- Stored data:
— START —
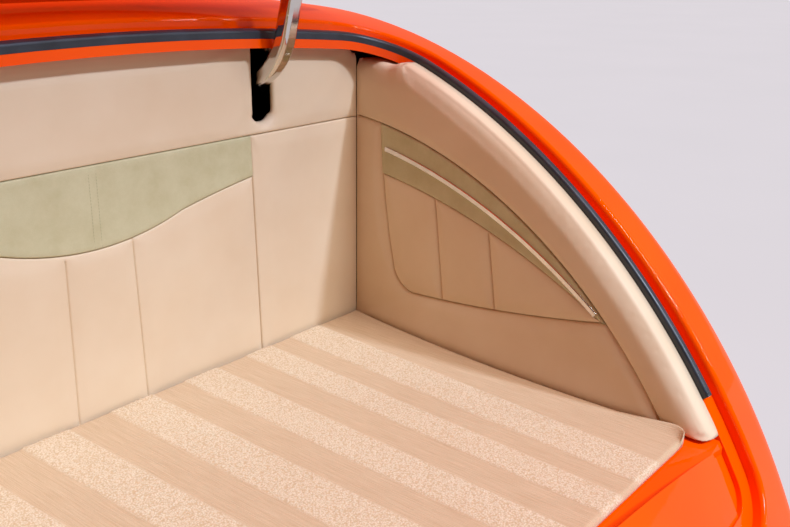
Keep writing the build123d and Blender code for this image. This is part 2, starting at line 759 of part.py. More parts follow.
write(make_all())
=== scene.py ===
import json
import math
import bmesh
import bpy
import numpy as np
from mathutils import Matrix, Vector
from mathutils.geometry import delaunay_2d_cdt


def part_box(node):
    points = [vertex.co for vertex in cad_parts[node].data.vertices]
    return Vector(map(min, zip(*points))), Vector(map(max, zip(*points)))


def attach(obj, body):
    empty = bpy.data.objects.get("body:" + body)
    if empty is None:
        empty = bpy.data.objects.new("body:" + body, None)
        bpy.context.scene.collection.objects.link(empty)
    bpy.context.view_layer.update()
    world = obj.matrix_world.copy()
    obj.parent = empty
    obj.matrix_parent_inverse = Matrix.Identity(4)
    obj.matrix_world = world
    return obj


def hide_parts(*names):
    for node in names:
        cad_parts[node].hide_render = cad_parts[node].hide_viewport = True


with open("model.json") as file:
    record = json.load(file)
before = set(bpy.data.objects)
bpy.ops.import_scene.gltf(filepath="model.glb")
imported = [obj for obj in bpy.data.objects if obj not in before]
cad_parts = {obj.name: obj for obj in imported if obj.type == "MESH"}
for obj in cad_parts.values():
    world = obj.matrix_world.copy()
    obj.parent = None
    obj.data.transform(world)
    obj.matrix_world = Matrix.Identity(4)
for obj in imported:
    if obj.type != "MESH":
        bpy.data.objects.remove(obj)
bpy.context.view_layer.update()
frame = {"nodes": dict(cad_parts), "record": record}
scene = bpy.context.scene
print("frame loaded")

# Places are given in the boot's own millimetres: X to the right, Y forward from the carpet's
# rear edge, Z up from the carpet's top. at() turns them to the frame's metres.
carpetLow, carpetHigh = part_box("carpet")
bootOrigin = Vector((0, carpetLow.y, carpetHigh.z))
bulkheadY = 670              # face of the bulkhead lining
liningHalf = 532             # face of the side lining, at the bulkhead
liningTaper = 0.075          # how much nearer it comes for each millimetre towards the rear
floorZ = (carpetLow.z - carpetHigh.z) * 1000


def at(x, y, z):
    return bootOrigin + Vector((x, y, z)) / 1000


# Camera, at the place and angle of the photograph
cameraSpec = {"place": (-688.5, -412.1, 640), "heading": 50.9277, "pitch": 18.6865, "roll": 0.7962,
              "lens": 42.673, "sensor": 36}


def makeCamera():
    heading, pitch, roll = (math.radians(cameraSpec[k]) for k in ("heading", "pitch", "roll"))
    ahead = Vector((math.cos(pitch) * math.sin(heading), math.cos(pitch) * math.cos(heading), -math.sin(pitch)))
    right = Vector((math.cos(heading), -math.sin(heading), 0))
    up = right.cross(ahead)
    rolledRight = right * math.cos(roll) + up * math.sin(roll)
    rolledUp = up * math.cos(roll) - right * math.sin(roll)
    camera = bpy.data.objects.new("camera", bpy.data.cameras.new("camera"))
    camera.data.sensor_width = cameraSpec["sensor"]
    camera.data.lens = cameraSpec["lens"]
    camera.matrix_world = Matrix.Translation(at(*cameraSpec["place"])) @ Matrix(
        (rolledRight, rolledUp, -ahead)).transposed().to_4x4()
    scene.collection.objects.link(camera)
    scene.camera = camera


def toLinear(hexColour):
    parts = [int(hexColour[i:i + 2], 16) / 255 for i in (1, 3, 5)]
    return [c / 12.92 if c <= 0.04045 else ((c + 0.055) / 1.055) ** 2.4 for c in parts] + [1]


def addNode(tree, kind, settings=(), inputs=(), out=None):
    node = tree.nodes.new("ShaderNode" + kind)
    for name, value in dict(settings).items():
        setattr(node, name, value)
    for name, value in dict(inputs).items():
        if isinstance(value, bpy.types.NodeSocket):
            tree.links.new(value, node.inputs[name])
        else:
            node.inputs[name].default_value = value
    return node if out is None else node.outputs[out]


# Studio: a white wall on the right, a dim surround that glows warm over the front, and three lamps
# behind the tail. "away" points from the boot to the lamp, and the angle sets how soft its shadows are.
studioSpec = {
    "lamps": {
        "rearLamp": {"away": (0.171, -0.712, 0.683), "angle": 4.0, "power": 2.26, "colour": "#C4DBFF"},
        "sideLamp": {"away": (0.651, -0.651, 0.39), "angle": 6, "power": 0.22, "colour": "#FFFFFF"},
        "ceilingLamp": {"away": (0.0, -0.6, 0.8), "angle": 24, "power": 2.65, "colour": "#F1F8FF"},
    },
    "dim": "#4A2E1E", "wall": "#9C9A9A", "wallSide": (0.975, 0.10, -0.20), "wallFrom": 0.50, "wallTo": 0.80,
    "warm": "#FF7A34", "warmSide": (0.0, 0.55, 0.83), "warmFrom": 0.45, "warmTo": 0.85,
    "strength": 1.0, "backdrop": "#D8DBDF",
    "floor": "#7C7D7D", "floorMottle": "#838484", "floorGlow": 0.62, "floorSize": 90, "floorCloud": 900,
}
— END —
- Written instruction: Reproduce each line verbatim.

- Response:
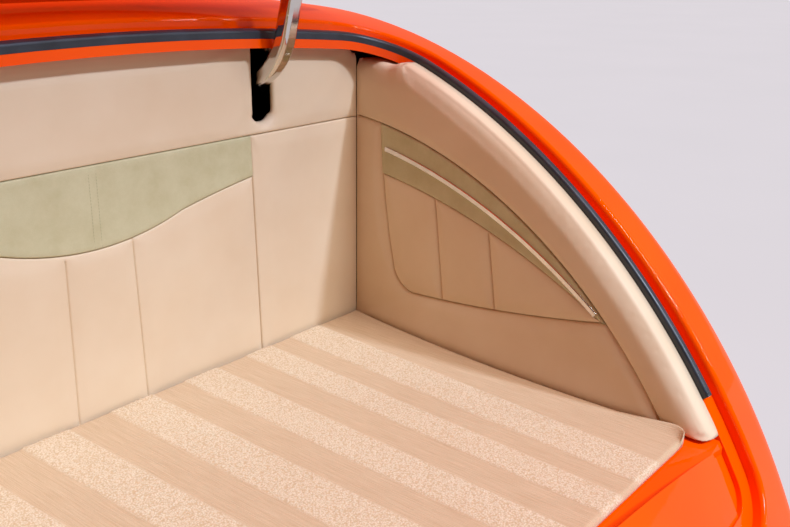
Keep writing the build123d and Blender code for this image. This is part 2, starting at line 759 of part.py. More parts follow.
write(make_all())
=== scene.py ===
import json
import math
import bmesh
import bpy
import numpy as np
from mathutils import Matrix, Vector
from mathutils.geometry import delaunay_2d_cdt


def part_box(node):
    points = [vertex.co for vertex in cad_parts[node].data.vertices]
    return Vector(map(min, zip(*points))), Vector(map(max, zip(*points)))


def attach(obj, body):
    empty = bpy.data.objects.get("body:" + body)
    if empty is None:
        empty = bpy.data.objects.new("body:" + body, None)
        bpy.context.scene.collection.objects.link(empty)
    bpy.context.view_layer.update()
    world = obj.matrix_world.copy()
    obj.parent = empty
    obj.matrix_parent_inverse = Matrix.Identity(4)
    obj.matrix_world = world
    return obj


def hide_parts(*names):
    for node in names:
        cad_parts[node].hide_render = cad_parts[node].hide_viewport = True


with open("model.json") as file:
    record = json.load(file)
before = set(bpy.data.objects)
bpy.ops.import_scene.gltf(filepath="model.glb")
imported = [obj for obj in bpy.data.objects if obj not in before]
cad_parts = {obj.name: obj for obj in imported if obj.type == "MESH"}
for obj in cad_parts.values():
    world = obj.matrix_world.copy()
    obj.parent = None
    obj.data.transform(world)
    obj.matrix_world = Matrix.Identity(4)
for obj in imported:
    if obj.type != "MESH":
        bpy.data.objects.remove(obj)
bpy.context.view_layer.update()
frame = {"nodes": dict(cad_parts), "record": record}
scene = bpy.context.scene
print("frame loaded")

# Places are given in the boot's own millimetres: X to the right, Y forward from the carpet's
# rear edge, Z up from the carpet's top. at() turns them to the frame's metres.
carpetLow, carpetHigh = part_box("carpet")
bootOrigin = Vector((0, carpetLow.y, carpetHigh.z))
bulkheadY = 670              # face of the bulkhead lining
liningHalf = 532             # face of the side lining, at the bulkhead
liningTaper = 0.075          # how much nearer it comes for each millimetre towards the rear
floorZ = (carpetLow.z - carpetHigh.z) * 1000


def at(x, y, z):
    return bootOrigin + Vector((x, y, z)) / 1000


# Camera, at the place and angle of the photograph
cameraSpec = {"place": (-688.5, -412.1, 640), "heading": 50.9277, "pitch": 18.6865, "roll": 0.7962,
              "lens": 42.673, "sensor": 36}


def makeCamera():
    heading, pitch, roll = (math.radians(cameraSpec[k]) for k in ("heading", "pitch", "roll"))
    ahead = Vector((math.cos(pitch) * math.sin(heading), math.cos(pitch) * math.cos(heading), -math.sin(pitch)))
    right = Vector((math.cos(heading), -math.sin(heading), 0))
    up = right.cross(ahead)
    rolledRight = right * math.cos(roll) + up * math.sin(roll)
    rolledUp = up * math.cos(roll) - right * math.sin(roll)
    camera = bpy.data.objects.new("camera", bpy.data.cameras.new("camera"))
    camera.data.sensor_width = cameraSpec["sensor"]
    camera.data.lens = cameraSpec["lens"]
    camera.matrix_world = Matrix.Translation(at(*cameraSpec["place"])) @ Matrix(
        (rolledRight, rolledUp, -ahead)).transposed().to_4x4()
    scene.collection.objects.link(camera)
    scene.camera = camera


def toLinear(hexColour):
    parts = [int(hexColour[i:i + 2], 16) / 255 for i in (1, 3, 5)]
    return [c / 12.92 if c <= 0.04045 else ((c + 0.055) / 1.055) ** 2.4 for c in parts] + [1]


def addNode(tree, kind, settings=(), inputs=(), out=None):
    node = tree.nodes.new("ShaderNode" + kind)
    for name, value in dict(settings).items():
        setattr(node, name, value)
    for name, value in dict(inputs).items():
        if isinstance(value, bpy.types.NodeSocket):
            tree.links.new(value, node.inputs[name])
        else:
            node.inputs[name].default_value = value
    return node if out is None else node.outputs[out]


# Studio: a white wall on the right, a dim surround that glows warm over the front, and three lamps
# behind the tail. "away" points from the boot to the lamp, and the angle sets how soft its shadows are.
studioSpec = {
    "lamps": {
        "rearLamp": {"away": (0.171, -0.712, 0.683), "angle": 4.0, "power": 2.26, "colour": "#C4DBFF"},
        "sideLamp": {"away": (0.651, -0.651, 0.39), "angle": 6, "power": 0.22, "colour": "#FFFFFF"},
        "ceilingLamp": {"away": (0.0, -0.6, 0.8), "angle": 24, "power": 2.65, "colour": "#F1F8FF"},
    },
    "dim": "#4A2E1E", "wall": "#9C9A9A", "wallSide": (0.975, 0.10, -0.20), "wallFrom": 0.50, "wallTo": 0.80,
    "warm": "#FF7A34", "warmSide": (0.0, 0.55, 0.83), "warmFrom": 0.45, "warmTo": 0.85,
    "strength": 1.0, "backdrop": "#D8DBDF",
    "floor": "#7C7D7D", "floorMottle": "#838484", "floorGlow": 0.62, "floorSize": 90, "floorCloud": 900,
}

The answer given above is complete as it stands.